### WHAT YOU ARE ASKED TO DO
Among the entries below, find the line with "The build123d and", then quote it and each following line up to and including the line with "37.15), (PIN_R, 37.15)])", and nothing else.

### DATA FOR PROCESSING

####################

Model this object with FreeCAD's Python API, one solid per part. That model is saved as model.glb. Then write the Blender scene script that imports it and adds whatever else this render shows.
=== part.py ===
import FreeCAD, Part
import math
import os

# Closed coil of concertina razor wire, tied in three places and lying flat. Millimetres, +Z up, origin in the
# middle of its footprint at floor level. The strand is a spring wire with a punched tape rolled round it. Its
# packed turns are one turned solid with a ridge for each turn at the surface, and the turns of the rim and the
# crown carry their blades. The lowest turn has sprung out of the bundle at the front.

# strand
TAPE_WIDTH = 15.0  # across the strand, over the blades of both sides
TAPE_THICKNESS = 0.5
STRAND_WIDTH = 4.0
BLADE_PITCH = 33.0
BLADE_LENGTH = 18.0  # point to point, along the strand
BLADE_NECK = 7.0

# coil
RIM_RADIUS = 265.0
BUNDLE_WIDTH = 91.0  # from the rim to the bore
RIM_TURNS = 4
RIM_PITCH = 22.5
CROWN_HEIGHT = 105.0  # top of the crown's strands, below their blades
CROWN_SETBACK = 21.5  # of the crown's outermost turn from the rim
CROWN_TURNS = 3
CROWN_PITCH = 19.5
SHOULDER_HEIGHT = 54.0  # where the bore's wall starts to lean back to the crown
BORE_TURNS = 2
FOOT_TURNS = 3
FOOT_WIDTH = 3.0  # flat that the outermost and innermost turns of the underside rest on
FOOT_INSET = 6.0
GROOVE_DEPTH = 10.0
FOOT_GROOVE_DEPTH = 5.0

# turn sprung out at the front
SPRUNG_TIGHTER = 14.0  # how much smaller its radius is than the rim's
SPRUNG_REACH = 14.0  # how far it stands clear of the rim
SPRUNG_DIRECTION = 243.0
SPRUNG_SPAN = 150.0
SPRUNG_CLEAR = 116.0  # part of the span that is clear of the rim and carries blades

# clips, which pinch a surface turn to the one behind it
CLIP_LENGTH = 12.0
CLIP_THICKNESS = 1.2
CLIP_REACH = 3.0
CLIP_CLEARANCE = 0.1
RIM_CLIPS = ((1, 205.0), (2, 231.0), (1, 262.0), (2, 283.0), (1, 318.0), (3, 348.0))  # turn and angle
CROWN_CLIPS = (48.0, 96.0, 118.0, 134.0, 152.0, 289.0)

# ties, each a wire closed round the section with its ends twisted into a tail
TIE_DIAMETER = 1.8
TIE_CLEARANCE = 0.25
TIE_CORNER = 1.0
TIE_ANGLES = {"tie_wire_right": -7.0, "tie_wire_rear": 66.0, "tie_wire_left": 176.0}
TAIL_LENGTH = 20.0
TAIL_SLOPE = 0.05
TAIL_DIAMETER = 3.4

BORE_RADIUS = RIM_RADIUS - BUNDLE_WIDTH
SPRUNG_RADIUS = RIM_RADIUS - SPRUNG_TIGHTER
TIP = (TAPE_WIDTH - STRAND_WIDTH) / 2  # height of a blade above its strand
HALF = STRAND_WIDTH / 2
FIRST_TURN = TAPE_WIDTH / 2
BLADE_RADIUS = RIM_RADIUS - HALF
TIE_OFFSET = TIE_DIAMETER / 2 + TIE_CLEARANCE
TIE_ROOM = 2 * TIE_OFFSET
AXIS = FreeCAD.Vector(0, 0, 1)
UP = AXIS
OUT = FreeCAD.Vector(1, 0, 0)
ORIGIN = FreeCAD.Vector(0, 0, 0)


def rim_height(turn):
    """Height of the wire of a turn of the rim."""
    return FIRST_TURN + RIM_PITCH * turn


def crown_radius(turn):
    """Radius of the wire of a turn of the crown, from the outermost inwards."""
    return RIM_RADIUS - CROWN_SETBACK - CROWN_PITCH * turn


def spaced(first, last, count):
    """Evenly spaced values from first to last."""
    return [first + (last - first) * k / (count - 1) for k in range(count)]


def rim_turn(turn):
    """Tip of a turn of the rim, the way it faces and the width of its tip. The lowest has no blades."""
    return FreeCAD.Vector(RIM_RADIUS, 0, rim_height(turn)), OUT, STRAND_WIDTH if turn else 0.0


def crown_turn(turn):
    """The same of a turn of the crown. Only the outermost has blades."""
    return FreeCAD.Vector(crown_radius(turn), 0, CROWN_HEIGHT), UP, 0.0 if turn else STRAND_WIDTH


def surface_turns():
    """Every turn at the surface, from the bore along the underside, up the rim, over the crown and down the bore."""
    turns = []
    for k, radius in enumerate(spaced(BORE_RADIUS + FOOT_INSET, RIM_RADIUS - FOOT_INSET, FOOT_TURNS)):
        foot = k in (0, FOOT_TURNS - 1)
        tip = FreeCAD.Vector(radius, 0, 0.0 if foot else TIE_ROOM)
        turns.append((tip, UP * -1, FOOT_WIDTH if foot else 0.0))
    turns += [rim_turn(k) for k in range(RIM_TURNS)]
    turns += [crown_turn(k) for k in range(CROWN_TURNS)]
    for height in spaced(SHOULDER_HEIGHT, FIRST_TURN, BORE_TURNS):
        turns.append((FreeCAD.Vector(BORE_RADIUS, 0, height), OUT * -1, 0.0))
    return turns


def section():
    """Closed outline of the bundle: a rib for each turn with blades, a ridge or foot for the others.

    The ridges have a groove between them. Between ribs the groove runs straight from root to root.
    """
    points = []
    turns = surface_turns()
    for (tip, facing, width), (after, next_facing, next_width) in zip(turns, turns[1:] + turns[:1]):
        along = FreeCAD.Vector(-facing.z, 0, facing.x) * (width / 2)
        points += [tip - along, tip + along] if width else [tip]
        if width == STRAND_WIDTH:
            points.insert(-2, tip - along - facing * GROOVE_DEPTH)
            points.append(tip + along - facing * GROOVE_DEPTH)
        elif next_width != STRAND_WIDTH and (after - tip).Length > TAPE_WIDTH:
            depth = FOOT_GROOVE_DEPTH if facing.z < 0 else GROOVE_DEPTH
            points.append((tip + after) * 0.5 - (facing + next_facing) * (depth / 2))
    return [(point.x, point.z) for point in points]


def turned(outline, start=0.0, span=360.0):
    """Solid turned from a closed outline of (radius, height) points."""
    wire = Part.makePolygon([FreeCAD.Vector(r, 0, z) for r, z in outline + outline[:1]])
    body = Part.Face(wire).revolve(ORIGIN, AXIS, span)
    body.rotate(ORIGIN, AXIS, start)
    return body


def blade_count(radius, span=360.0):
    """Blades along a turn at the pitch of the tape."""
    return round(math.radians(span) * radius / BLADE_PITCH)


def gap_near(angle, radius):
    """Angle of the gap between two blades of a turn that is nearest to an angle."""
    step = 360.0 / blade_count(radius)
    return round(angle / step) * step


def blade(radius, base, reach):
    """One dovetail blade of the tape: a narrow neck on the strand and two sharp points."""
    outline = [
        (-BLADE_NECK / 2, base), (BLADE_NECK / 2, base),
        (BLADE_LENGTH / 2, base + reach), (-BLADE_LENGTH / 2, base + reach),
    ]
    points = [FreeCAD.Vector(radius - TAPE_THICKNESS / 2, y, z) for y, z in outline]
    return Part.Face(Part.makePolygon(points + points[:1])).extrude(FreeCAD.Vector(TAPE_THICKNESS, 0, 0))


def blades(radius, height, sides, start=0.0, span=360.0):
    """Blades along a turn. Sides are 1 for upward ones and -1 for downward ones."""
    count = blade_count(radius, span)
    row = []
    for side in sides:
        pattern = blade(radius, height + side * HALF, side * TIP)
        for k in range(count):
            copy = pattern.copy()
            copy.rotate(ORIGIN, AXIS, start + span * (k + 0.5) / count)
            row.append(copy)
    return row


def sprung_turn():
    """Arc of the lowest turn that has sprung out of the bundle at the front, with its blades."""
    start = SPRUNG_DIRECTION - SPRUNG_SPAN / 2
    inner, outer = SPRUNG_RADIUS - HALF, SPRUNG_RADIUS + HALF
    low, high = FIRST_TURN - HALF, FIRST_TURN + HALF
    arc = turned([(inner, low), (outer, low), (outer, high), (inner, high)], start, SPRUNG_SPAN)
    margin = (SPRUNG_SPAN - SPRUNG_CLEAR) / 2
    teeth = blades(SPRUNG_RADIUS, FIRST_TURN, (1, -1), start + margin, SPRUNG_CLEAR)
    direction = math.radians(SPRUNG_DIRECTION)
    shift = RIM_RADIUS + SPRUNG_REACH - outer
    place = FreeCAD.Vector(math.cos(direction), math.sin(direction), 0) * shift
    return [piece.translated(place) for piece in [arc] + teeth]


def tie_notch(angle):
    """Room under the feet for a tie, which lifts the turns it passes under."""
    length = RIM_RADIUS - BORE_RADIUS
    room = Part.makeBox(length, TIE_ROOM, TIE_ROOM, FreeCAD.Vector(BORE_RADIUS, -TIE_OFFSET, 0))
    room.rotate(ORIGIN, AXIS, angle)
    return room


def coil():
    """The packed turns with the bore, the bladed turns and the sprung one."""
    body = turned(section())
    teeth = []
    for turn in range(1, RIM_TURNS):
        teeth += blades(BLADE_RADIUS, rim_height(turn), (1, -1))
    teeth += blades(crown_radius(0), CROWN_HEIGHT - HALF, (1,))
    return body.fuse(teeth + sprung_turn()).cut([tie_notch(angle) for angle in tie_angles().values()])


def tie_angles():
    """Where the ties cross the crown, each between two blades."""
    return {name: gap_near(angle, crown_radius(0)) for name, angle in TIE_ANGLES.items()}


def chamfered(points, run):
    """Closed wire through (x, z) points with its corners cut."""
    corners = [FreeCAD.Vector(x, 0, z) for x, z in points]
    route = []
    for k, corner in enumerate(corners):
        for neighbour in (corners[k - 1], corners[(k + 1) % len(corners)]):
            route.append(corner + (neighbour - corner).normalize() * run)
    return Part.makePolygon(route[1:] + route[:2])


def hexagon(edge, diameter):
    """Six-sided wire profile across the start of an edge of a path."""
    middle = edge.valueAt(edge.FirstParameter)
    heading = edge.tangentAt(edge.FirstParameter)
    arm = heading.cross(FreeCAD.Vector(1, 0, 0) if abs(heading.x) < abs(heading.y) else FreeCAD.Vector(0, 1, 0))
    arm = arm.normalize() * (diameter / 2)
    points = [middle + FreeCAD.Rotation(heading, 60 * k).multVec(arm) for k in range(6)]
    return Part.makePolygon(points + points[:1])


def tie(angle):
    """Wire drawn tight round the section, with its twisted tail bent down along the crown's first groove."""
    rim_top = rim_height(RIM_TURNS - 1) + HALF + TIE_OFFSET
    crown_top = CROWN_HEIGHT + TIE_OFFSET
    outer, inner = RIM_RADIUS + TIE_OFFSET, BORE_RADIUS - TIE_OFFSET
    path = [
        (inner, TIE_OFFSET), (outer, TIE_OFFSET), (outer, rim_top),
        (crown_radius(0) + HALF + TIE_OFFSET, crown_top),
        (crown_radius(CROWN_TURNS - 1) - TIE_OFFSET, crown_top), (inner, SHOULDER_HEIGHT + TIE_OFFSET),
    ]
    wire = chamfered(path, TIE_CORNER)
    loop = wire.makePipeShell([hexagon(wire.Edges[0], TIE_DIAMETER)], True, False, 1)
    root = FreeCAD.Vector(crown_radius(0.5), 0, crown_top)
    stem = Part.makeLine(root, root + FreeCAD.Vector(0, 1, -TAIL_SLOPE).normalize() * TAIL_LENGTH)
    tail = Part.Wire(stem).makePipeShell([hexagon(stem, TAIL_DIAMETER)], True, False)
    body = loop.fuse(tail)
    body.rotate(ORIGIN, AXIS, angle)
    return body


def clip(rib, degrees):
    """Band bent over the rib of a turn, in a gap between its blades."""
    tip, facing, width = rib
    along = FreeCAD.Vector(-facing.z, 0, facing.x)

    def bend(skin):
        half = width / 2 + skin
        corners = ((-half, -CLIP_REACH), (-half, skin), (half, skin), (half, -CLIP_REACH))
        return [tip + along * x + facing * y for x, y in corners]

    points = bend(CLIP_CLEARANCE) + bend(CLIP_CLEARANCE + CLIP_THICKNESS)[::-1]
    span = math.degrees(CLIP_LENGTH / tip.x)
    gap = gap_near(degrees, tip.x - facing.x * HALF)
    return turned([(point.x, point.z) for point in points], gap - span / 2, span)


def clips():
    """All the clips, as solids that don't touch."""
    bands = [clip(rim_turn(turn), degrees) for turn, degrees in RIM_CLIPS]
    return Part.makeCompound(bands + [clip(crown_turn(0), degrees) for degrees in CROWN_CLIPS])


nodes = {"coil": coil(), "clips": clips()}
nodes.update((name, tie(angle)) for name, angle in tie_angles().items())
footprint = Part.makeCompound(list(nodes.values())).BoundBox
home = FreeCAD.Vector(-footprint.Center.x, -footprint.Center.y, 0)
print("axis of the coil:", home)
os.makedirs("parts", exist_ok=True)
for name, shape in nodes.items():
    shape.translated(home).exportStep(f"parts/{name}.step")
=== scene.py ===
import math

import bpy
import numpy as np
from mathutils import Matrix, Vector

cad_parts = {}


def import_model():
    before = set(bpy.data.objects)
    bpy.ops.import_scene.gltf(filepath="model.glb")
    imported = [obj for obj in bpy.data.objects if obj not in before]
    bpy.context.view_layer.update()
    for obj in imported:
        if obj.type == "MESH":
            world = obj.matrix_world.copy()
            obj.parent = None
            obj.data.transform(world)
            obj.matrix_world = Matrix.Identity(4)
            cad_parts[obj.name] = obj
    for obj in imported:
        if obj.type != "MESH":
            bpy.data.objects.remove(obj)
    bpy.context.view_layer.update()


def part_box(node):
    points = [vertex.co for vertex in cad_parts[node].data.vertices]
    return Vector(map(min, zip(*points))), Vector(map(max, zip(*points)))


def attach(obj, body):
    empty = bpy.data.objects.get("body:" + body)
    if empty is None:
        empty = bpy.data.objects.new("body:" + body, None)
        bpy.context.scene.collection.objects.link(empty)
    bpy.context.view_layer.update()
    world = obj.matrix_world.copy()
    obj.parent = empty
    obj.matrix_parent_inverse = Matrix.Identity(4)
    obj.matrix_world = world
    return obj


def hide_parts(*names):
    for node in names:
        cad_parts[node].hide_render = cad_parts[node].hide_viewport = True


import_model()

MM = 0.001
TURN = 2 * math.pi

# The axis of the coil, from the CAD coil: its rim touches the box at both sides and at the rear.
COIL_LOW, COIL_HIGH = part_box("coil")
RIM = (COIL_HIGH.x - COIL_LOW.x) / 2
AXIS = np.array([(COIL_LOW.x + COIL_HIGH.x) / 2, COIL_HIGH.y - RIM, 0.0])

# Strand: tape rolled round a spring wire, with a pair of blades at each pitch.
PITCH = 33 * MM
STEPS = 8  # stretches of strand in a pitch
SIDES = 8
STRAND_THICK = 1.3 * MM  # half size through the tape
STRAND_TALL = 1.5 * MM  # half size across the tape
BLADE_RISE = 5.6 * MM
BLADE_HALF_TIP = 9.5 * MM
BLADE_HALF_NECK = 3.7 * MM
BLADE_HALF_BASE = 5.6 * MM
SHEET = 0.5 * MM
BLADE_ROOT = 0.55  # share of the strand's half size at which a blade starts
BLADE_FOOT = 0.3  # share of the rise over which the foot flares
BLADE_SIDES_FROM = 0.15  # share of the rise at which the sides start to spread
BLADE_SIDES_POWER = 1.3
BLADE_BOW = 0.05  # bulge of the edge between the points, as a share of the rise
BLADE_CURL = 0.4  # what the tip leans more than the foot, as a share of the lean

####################

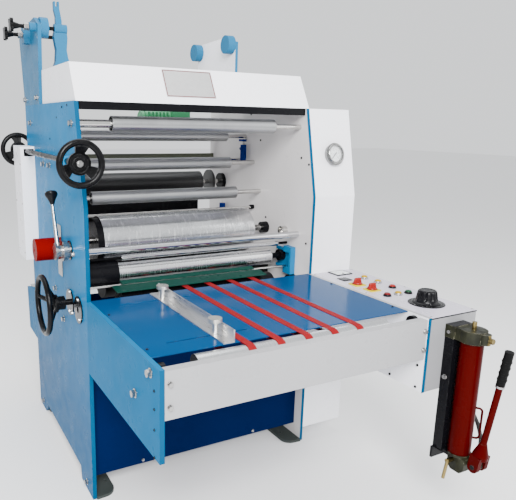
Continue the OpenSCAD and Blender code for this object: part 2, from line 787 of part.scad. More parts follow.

####################

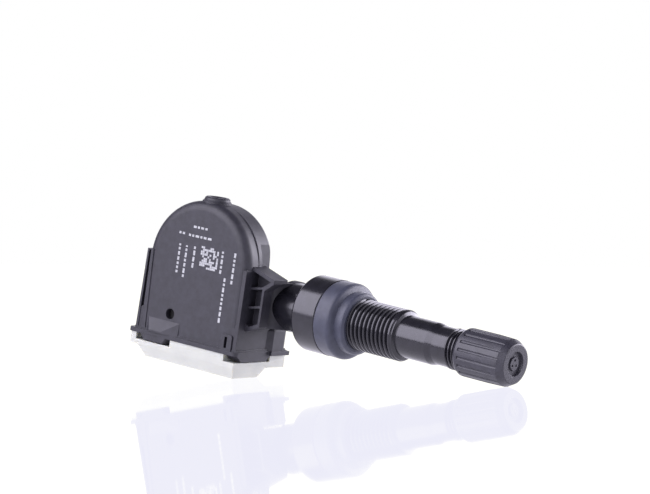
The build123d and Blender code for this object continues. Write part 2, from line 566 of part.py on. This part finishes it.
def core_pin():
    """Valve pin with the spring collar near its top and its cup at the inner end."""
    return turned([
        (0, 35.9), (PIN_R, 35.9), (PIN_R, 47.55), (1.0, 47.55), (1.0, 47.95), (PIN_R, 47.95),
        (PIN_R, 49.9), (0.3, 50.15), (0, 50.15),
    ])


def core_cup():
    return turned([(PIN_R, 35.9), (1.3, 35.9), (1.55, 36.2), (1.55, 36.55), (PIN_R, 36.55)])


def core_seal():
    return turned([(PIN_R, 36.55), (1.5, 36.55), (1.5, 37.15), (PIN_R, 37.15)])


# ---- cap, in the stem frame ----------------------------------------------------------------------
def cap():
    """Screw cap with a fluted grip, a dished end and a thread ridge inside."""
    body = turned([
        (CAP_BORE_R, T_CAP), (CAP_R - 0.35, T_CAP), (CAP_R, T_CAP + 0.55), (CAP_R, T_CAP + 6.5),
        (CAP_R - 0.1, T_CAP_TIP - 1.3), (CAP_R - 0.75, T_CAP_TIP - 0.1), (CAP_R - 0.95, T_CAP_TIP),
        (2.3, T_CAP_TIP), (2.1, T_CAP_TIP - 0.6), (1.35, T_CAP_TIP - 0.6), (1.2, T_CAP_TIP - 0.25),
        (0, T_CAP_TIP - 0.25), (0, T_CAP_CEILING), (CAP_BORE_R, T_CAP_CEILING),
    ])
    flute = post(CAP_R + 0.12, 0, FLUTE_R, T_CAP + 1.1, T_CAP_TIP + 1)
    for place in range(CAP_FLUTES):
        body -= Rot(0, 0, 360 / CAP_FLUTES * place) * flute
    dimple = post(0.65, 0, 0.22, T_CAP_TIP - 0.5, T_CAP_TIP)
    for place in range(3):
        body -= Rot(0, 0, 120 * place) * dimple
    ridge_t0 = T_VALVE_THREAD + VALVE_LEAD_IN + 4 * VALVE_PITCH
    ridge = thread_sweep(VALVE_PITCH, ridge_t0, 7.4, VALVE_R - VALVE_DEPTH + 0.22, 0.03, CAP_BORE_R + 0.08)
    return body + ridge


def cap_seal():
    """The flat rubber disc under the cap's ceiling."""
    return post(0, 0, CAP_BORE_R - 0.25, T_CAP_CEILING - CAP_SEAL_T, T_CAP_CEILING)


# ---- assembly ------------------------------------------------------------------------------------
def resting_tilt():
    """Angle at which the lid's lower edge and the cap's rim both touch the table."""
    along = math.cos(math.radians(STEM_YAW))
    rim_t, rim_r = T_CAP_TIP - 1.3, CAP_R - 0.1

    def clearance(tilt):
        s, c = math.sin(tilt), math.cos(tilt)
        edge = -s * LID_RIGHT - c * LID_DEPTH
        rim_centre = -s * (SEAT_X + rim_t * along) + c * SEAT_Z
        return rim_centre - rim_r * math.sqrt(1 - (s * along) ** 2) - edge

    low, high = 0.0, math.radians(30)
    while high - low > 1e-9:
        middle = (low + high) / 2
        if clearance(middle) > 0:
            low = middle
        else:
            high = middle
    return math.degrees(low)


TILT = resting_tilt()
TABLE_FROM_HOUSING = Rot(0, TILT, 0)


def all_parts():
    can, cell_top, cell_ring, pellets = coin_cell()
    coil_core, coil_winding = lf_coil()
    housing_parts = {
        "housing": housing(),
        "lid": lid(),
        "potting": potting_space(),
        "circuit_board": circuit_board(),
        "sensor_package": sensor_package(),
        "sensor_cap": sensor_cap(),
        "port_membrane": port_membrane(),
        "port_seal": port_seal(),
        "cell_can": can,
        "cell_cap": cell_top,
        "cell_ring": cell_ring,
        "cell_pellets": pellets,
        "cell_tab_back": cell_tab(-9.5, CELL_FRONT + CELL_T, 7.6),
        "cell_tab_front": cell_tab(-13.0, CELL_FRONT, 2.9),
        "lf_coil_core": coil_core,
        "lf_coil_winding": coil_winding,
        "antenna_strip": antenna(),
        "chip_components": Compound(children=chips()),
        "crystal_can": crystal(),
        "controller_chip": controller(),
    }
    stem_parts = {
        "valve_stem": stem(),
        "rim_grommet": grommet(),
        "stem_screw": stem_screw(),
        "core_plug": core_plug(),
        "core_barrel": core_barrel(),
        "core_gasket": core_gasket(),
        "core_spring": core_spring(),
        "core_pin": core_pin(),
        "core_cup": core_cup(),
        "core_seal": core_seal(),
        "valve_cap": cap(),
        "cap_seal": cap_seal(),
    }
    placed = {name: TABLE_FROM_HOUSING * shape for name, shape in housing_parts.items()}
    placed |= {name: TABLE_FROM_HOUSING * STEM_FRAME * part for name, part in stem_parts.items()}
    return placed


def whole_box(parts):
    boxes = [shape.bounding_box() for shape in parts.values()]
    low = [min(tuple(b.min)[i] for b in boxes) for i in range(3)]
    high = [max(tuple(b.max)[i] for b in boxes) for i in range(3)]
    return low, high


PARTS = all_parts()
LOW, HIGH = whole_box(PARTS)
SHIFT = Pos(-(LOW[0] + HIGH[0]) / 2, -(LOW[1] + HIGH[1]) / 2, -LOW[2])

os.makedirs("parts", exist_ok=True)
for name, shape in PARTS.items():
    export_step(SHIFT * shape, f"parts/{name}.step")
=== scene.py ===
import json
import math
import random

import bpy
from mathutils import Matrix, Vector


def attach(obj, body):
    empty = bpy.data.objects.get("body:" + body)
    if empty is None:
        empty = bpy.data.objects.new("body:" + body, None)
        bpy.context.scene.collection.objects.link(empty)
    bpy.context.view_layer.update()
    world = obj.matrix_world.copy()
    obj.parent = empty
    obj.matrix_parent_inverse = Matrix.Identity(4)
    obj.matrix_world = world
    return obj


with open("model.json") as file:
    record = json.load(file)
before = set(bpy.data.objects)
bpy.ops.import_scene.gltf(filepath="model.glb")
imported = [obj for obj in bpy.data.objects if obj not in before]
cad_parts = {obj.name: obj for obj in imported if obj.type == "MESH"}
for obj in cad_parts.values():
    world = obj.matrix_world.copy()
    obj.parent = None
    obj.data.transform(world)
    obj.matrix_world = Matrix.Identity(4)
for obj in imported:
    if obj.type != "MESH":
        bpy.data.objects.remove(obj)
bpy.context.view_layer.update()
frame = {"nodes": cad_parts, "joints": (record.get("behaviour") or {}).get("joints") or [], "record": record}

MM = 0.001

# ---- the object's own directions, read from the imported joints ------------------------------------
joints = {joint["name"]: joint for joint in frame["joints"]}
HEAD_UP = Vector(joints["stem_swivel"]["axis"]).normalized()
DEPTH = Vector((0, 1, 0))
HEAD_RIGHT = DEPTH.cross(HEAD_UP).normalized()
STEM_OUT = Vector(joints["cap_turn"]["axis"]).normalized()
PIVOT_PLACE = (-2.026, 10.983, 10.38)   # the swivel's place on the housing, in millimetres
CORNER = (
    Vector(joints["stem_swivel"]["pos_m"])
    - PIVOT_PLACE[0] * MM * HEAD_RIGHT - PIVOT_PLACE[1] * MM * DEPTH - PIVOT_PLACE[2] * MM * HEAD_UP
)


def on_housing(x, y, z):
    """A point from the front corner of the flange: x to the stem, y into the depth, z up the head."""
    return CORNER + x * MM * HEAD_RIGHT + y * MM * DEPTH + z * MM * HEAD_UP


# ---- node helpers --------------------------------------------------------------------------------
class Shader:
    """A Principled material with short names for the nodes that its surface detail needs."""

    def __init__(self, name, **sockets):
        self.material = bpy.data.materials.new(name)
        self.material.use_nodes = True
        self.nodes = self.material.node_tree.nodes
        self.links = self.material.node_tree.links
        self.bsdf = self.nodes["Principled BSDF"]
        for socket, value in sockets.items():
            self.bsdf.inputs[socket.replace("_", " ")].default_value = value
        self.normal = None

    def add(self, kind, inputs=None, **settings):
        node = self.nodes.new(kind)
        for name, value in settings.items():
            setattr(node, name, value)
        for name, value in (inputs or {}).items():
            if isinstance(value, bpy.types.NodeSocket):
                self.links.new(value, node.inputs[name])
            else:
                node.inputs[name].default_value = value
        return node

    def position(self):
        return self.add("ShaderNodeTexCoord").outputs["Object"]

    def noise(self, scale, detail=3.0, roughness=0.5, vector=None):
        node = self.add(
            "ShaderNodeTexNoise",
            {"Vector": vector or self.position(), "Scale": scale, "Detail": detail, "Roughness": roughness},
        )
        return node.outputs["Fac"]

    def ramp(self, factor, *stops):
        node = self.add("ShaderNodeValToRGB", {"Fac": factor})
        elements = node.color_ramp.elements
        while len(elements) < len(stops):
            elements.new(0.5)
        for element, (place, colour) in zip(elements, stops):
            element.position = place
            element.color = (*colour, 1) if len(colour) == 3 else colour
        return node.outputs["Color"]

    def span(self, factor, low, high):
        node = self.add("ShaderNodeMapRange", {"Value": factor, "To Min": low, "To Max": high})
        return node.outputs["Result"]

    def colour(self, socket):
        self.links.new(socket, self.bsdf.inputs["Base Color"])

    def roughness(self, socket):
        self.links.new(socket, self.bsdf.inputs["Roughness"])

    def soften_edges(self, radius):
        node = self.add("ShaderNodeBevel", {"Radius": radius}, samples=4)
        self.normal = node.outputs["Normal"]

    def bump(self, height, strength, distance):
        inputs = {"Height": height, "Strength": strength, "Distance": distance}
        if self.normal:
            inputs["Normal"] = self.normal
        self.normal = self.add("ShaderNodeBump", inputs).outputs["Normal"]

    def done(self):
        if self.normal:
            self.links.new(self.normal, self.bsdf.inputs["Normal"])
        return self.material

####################

### REPLY
The build123d and Blender code for this object continues. Write part 2, from line 566 of part.py on. This part finishes it.
def core_pin():
    """Valve pin with the spring collar near its top and its cup at the inner end."""
    return turned([
        (0, 35.9), (PIN_R, 35.9), (PIN_R, 47.55), (1.0, 47.55), (1.0, 47.95), (PIN_R, 47.95),
        (PIN_R, 49.9), (0.3, 50.15), (0, 50.15),
    ])


def core_cup():
    return turned([(PIN_R, 35.9), (1.3, 35.9), (1.55, 36.2), (1.55, 36.55), (PIN_R, 36.55)])


def core_seal():
    return turned([(PIN_R, 36.55), (1.5, 36.55), (1.5, 37.15), (PIN_R, 37.15)])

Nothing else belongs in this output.